En el ámbito animal o vegetal, la muerte es un fenómeno remotamente natural. Para el hombre, en cambio, y ya desde las primeras culturas arcaicas, la muerte es interpretada como un acontecimiento decididamente contra natura. Nuestro actual tipo de conciencia egoica (la que nos aísla del cosmos y hace alborear el espíritu) debió de surgir allá por la época del hombre de Neanderthal, y con ella los exorcismos de la muerte: ritos, funerales, enterramientos, culto, religiones… En su primitiva inconciencia, el género Homo balbucea una sabiduría cuasi platónica: el espíritu, tan penosamente alcanzado a lo largo de más de dos millones de años –Homo hábilis, erectus, neanderthalensis, sapiens-, no puede morir. A partir de ahí el Homo symbolicus se convierte en Homo religosus. Funciona el imaginario. Como apunta Eliade, es probable que ya el Homo hábilis haya tenido una cierta vivencia de la trascendencia contemplando la bóveda celeste. Una revolución en el interior de Homo. El insólito descubrimiento –el espíritu- genera una cultura sui géneris. Conocer el motivo de la muerte será entonces la manera humana de “recuperar el equilibrio”. ¿Qué procede hoy? Lo he apuntado antes, procede recuperar la animalidad de la muerte, su carácter natural. (Montaigne: “Si no sabéis morir, no os importe, la naturaleza os informará en el momento preciso”.) Alan Wats decía que al morir regresamos al lugar del que salimos al nacer. Porque la identidad del ser humano real no está en el ego sino en la totalidad de lo que existe (la totalidad del cosmos, si queréis). Así que hay un problema en la muerte, ero ese problema lo es, ante todo, para el ego. (Curiosamente, eso ya lo advirtió Schopenhauer.) Y el desequilibrio del ego requiere hoy una terapia que ya no puede ser la mítica, sino la mística retroprogresiva: de un lado la recuperación de la animalidad, de otro lado el acceso al “más allá del ego” que predican las filosofías transpersonales.

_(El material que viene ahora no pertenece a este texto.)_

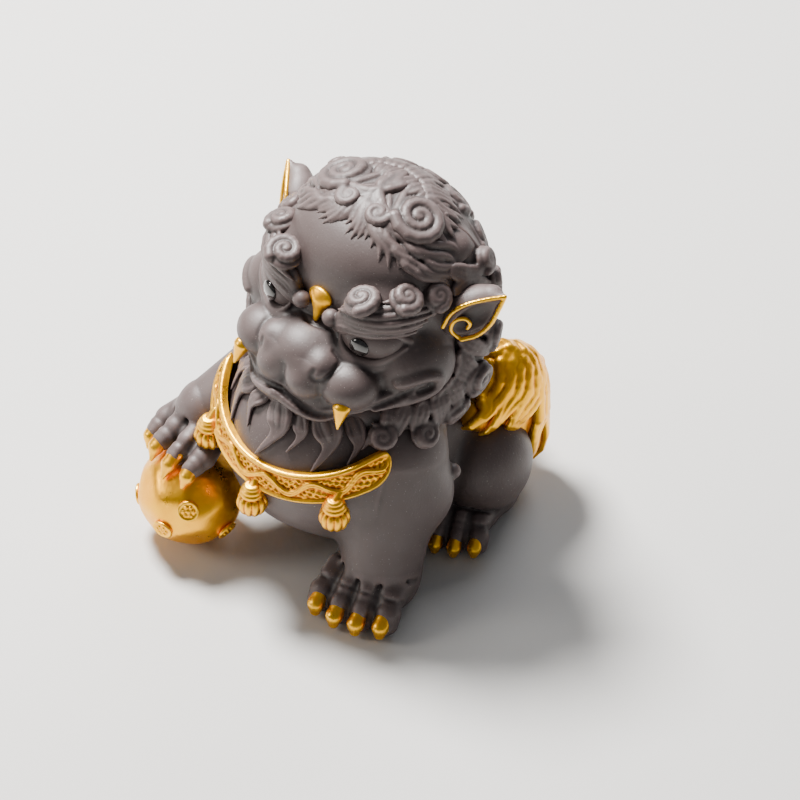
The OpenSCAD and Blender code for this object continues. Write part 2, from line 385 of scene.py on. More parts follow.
class Paint:
    """A small helper to lay out a material's nodes."""

    def __init__(self, name):
        self.material = bpy.data.materials.new(name)
        self.material.use_nodes = True
        self.tree = self.material.node_tree
        self.shader = self.tree.nodes["Principled BSDF"]

    def node(self, kind, **sockets):
        n = self.tree.nodes.new(kind)
        for key, value in sockets.items():
            self.feed(n.inputs[key.replace("_", " ")], value)
        return n

    def feed(self, socket, value):
        """Links another node's output to a socket, or sets the socket's value."""
        if isinstance(value, bpy.types.NodeSocket):
            self.tree.links.new(value, socket)
        else:
            socket.default_value = value

    def set(self, **values):
        for key, value in values.items():
            self.feed(self.shader.inputs[key.replace("_", " ")], value)

    def noise(self, scale, detail=4.0, rough=0.55):
        where = self.node("ShaderNodeTexCoord").outputs["Object"]
        return self.node("ShaderNodeTexNoise", Vector=where, Scale=scale, Detail=detail,
                         Roughness=rough).outputs["Fac"]

    def ramp(self, value, *stops):
        n = self.node("ShaderNodeValToRGB", Fac=value)
        band = n.color_ramp
        while len(band.elements) < len(stops):
            band.elements.new(0.5)
        for element, (place, colour) in zip(band.elements, stops):
            element.position = place
            element.color = (*colour, 1)
        return n.outputs["Color"]

    def spread(self, value, a, b, to_a, to_b):
        return self.node("ShaderNodeMapRange", Value=value, From_Min=a, From_Max=b, To_Min=to_a,
                         To_Max=to_b).outputs["Result"]

    def math(self, kind, a, b):
        n = self.tree.nodes.new("ShaderNodeMath")
        n.operation = kind
        self.feed(n.inputs[0], a)
        self.feed(n.inputs[1], b)
        return n.outputs[0]

    def blend(self, kind, factor, a, b):
        n = self.tree.nodes.new("ShaderNodeMix")
        n.data_type = "RGBA"
        n.blend_type = kind
        for i, v in ((0, factor), (6, a), (7, b)):     # the sockets that colours use
            self.feed(n.inputs[i], (*v, 1) if isinstance(v, tuple) else v)
        return n.outputs[2]

    def attribute(self, name):
        n = self.tree.nodes.new("ShaderNodeAttribute")
        n.attribute_name = name
        return n.outputs["Fac"]

    def bump(self, height, strength, distance):
        n = self.node("ShaderNodeBump", Height=height, Strength=strength, Distance=distance)
        self.set(Normal=n.outputs["Normal"])

    def layers(self, *layers):
        """Two noises, each given as scale, detail and share, added up."""
        return self.math("ADD", *[self.math("MULTIPLY", self.noise(*v[:2]), v[2]) for v in layers])


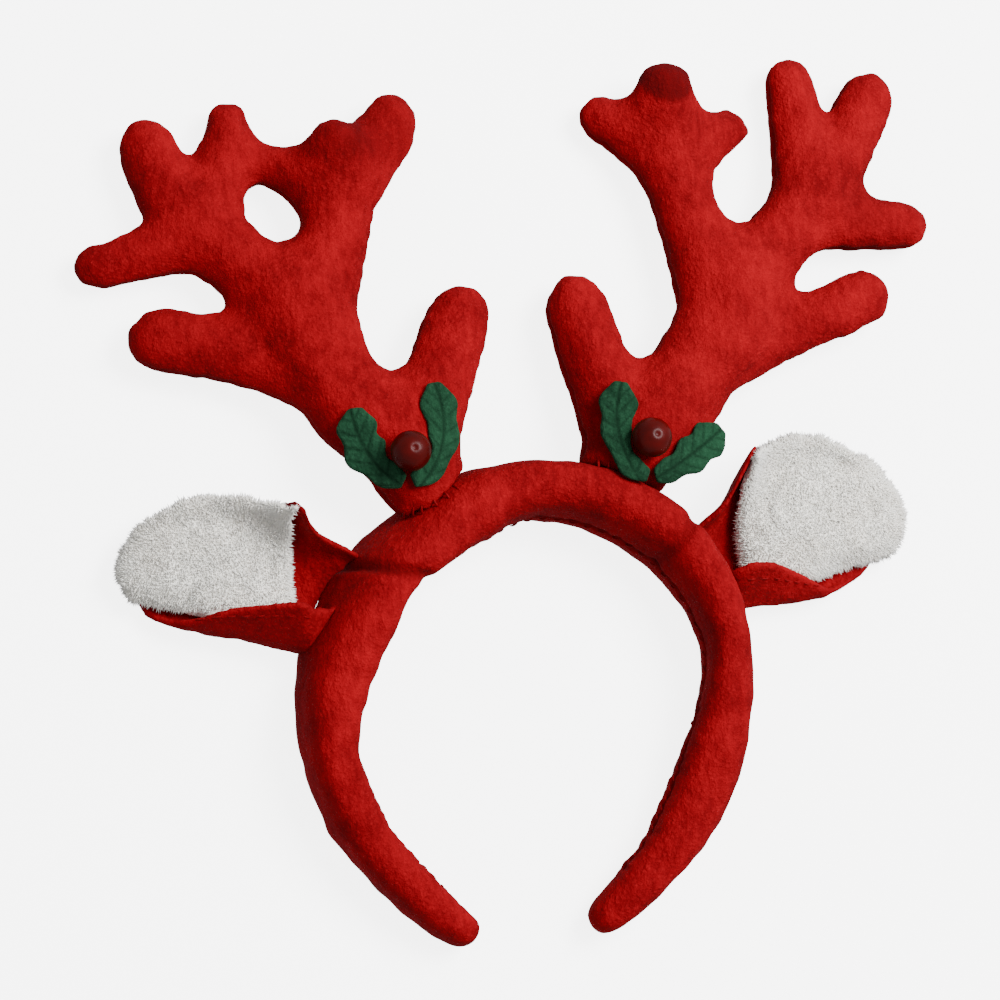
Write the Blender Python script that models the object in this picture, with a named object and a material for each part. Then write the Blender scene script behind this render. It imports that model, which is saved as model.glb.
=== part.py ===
"""Reindeer antler headband of red felt, lying on the back edge of its hoop.

World axes: +X to the wearer's left, +Y towards the antler tips, +Z off the floor.
The origin is the middle of the crown on the hoop's flat back edge, at Z = 0.
Sizes in the tables are whole or half millimetres, and MM turns them into metres.
"""

import math
from collections import namedtuple

import bmesh
import bpy
from mathutils import Vector
from mathutils.bvhtree import BVHTree

MM = 0.001

# Driving dimensions, in millimetres
CLEARANCE = 0.35          # air left between two pieces that touch
SEAT_CLEARANCE = 0.45     # the same round the hoop, where antlers and ears are cut to it
FELT = 2.0                # wall of a felt ear back
LEAF_FELT = 1.5
BERRY_DIAMETER = 12.5
BACK_EDGE_FLAT = 0.9      # how much of the hoop's round back edge is pressed flat
ANTLER_VOXEL = 3.6
ANTLER_SMOOTHING = 7
ANTLER_FACE_SHARE = 0.5
SMOOTHING_ALLOWANCE = 0.5  # added to a limb's radius, because smoothing takes it off again
STUFFING_FLATNESS = 0.55  # depth of a limb as a share of its breadth
STUFFING_DEPTH = 3.0      # added to half of that depth, so that thin tines stay plump
BALL_SIDES = 16

# The hoop from its left tip over the crown to its right tip.
# x, y: middle of the section.  width: along Z.  thickness: from the head outwards.
# lean: how far the front edge lies nearer to the head than the back edge.
HoopRow = namedtuple("HoopRow", "x y width thickness lean")
HOOP_ROWS = [
    HoopRow(-24, -135, 16, 10.5, 1),
    HoopRow(-32.5, -128.5, 18, 13, 1),
    HoopRow(-44.5, -116, 21, 13.5, 1),
    HoopRow(-54.5, -104, 23, 14.5, 1),
    HoopRow(-60, -91.5, 25, 15, 2),
    HoopRow(-63.5, -80, 27, 15, 2),
    HoopRow(-63.5, -67, 28, 17.5, 3),
    HoopRow(-61, -54.5, 29, 19, 8),
    HoopRow(-54.5, -40, 30, 18.5, 12),
    HoopRow(-46, -25, 30, 16.5, 13),
    HoopRow(-32.5, -14.5, 30, 17, 12),
    HoopRow(-15, -4.5, 30, 22, 5),
    HoopRow(3, 0, 30, 17, -2),
    HoopRow(22.5, -2.5, 30, 16.5, -4),
    HoopRow(40, -10.5, 30, 16, -5),
    HoopRow(52, -21, 30, 16, -4),
    HoopRow(60.5, -34.5, 30, 15.5, 0),
    HoopRow(65, -48, 29, 14, 2),
    HoopRow(65, -62, 28, 14.5, 3),
    HoopRow(62.5, -74.5, 27, 17, 2),
    HoopRow(58, -87, 25, 18.5, 1),
    HoopRow(52.5, -99, 23, 18.5, 0),
    HoopRow(44, -112, 22, 16, 0),
    HoopRow(35.5, -121, 20, 13.5, 0),
    HoopRow(27, -129, 18, 13, 0),
    HoopRow(20.5, -133.5, 16, 10.5, 0),
]
HOOP_STATIONS = 46
HOOP_SIDES = 16
HOOP_SQUARENESS = 0.7     # 1 is an ellipse, and less fills out the section's corners
HOOP_ENDING = [(0.80, 0.45), (0.60, 0.75), (0.30, 0.94)]  # reach past the tip, and size there

# An antler is a stuffed felt shape.  Each limb runs through soft balls.
# x, y: ball centre.  radius: half the limb's breadth.  lift: its underside above the floor.
Ball = namedtuple("Ball", "x y radius lift")
LEFT_ANTLER = {
    "stem": [Ball(-30, 3.5, 14.5, 5), Ball(-37, 17.5, 15, 4), Ball(-49, 26, 15, 3)],
    "beam": [
        Ball(-49, 26, 15, 3), Ball(-58, 38, 13.5, 2), Ball(-62, 54, 15.5, 1.5), Ball(-68, 63.5, 15, 1)],
    "brow_tine": [Ball(-30.5, 20, 13.5, 4), Ball(-20, 41, 11.5, 3), Ball(-13, 58, 10, 1)],
    "low_tine": [
        Ball(-63, 38, 9, 2), Ball(-81, 43.5, 9, 1.5), Ball(-92, 48, 10, 1), Ball(-110, 51, 10.5, 0)],
    "outer_branch": [Ball(-71, 64, 12, 1), Ball(-86.5, 78, 11, 1), Ball(-98, 87.5, 11, 0.5)],
    "outer_low_tine": [Ball(-98, 84, 10, 0.5), Ball(-118, 76.5, 7.5, 0), Ball(-129, 74.5, 6.5, 0)],
    "outer_mid_tine": [Ball(-99.5, 89.5, 10, 0.5), Ball(-107.5, 102, 9.5, 0), Ball(-110.5, 113, 9.5, 0)],
    "outer_top_tine": [Ball(-92, 88.5, 10, 0.5), Ball(-87.5, 104, 8.5, 0), Ball(-84, 121, 7.5, 0)],
    "inner_branch": [Ball(-62, 62, 14.5, 1), Ball(-52.5, 82, 11, 1), Ball(-50.5, 98, 11.5, 1)],
    "inner_side_tine": [Ball(-55, 99.5, 11, 1), Ball(-64.5, 105, 8, 1), Ball(-71.5, 107, 6, 1)],
    "inner_bent_tine": [Ball(-50, 101, 11, 1), Ball(-51, 110, 9, 8), Ball(-53, 112, 8, 11)],
    "inner_top_tine": [Ball(-47, 100, 11, 1), Ball(-37.5, 112, 10, 0), Ball(-32, 121.5, 9.5, 0)],
}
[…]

Norman Brown estima que el germen primario de toda represión es la ansiedad del ser humano ante su propia desaparición. El devenir de esta ansiedad se llama “historia”, es decir, el empeño por llenar el tiempo con obras que desafíen a la muerte. Vida y muerte, explica Brown, se hallan unidas a nivel orgánico –la muerte es parte de la vida-, pero el ser humano las disocia. Toda cultura humana es patológica en la medida en que reprime la muerte. Pues bien, como he dicho, cabe asumir la muerte sin reprimirla. Cabe una metamotivación desde más allá del ego. Cabe hacer las cosas por sí mismas, por placer inmanente de hacerlas. Cabe la espontaneidad taoísta.